Tuesday, April 23, 2024
Cambridge City Councillor David Maher waits tensely for election results Tuesday night at the Central Square Senior Center. (Photo: Marc Levy)

Cambridge City Councillor David Maher waits tensely for election results Tuesday night at the Central Square Senior Center. (Photo: Marc Levy)

Cambridge comes out of Election Day knowing very little for certain, and even as names of candidates were announced Tuesday night — well, Wednesday morning — the unsettled nature of the wins inspired few cheers as accompaniment. (City Councilor David P. Maher got loud cheers upon reelection, but even listed fourth among preliminary victors he is not assured of having a seat today.)

On the City Council side, Tim Toomey, Henrietta Davis and Denise Simmons can sleep easy believing they have been returned to their seats, and School Committee members Nancy Tauber, Richard Harding, Marc McGovern, Fred Fantini and Alice Turkel should also feel fairly safe.

But the candidates mainly looked sober and thoughtful, rather than exultant. Even family members of Nancy Tauber, the top vote-getter, left with only cautious cheer. She didn’t, but only because she preferred to stay away entirely.

It would be nice to think this sobriety is because governing is a serious business and that the ranks of the losers are also filled with smart, passionate, caring and likable people. And these things are true.

But the subdued aftermath is much more the result of the election process itself — that rare and abstruse system of ranking and redistribution known as proportional representation.

Despite the concerns of workers at polling stations, there were about 16,061 voters this year, an increase of 2,340 from two years ago. But those voters handed in 3,590 auxiliary ballots for the council race, mainly write-ins and surely most for incumbent Marjorie Decker, and 1,017 that can throw the committee race from Patty Nolan to Joe Grassi, incumbents facing off as Turkel claims one of their seats. (Visit the Cambridge Civic Journal for more details.)

Councillor Larry Ward’s suspense is more painful: He’s been defeated in his bid for reelection but knows there’s a chance it may be returned to him today. And he knows there’s nothing he can do to make a win happen.

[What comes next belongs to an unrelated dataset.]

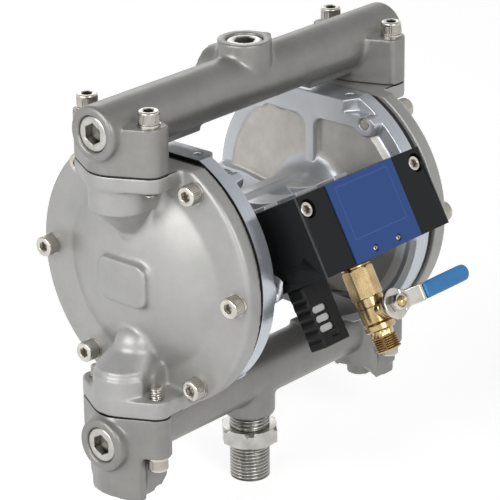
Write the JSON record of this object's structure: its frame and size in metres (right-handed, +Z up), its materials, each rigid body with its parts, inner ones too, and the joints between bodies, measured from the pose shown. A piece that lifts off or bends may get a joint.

He and supporters lingered around a table well past midnight parsing 40 pages of surplus vote distribution graphs, debating and conjecturing over what scenarios of reapportionment would be most advantageous, but in the end, they admitted, the information and the exercise was “totally useless.”

Proportional representation is an electoral pachinko game in which candidates earn votes and are forced to watch as they cascade — following laws of physics too complex for the average person to grasp — from here to there, bouncing and jouncing too fast for the eye to follow and arriving dazedly at the bottom with results that may or may not result in a prize. If only proportional representation were a pinball game with flippers to work and a frame to nudge skillfully with a hip. If only there were some control after the game was in motion.

But there isn’t, and today at 9 a.m., the Election Commission will add thousands of auxiliary votes to the pachinko for a brand-new cascade and, very likely, a brand-new unpredictable result. The count is scheduled to go until 5 p.m.

It may very well return Ward to his seat by taking it away from Leland Cheung, Edward Sullivan or Marjorie Decker.

We’ll know soon, and the certainty, at least, will be nice.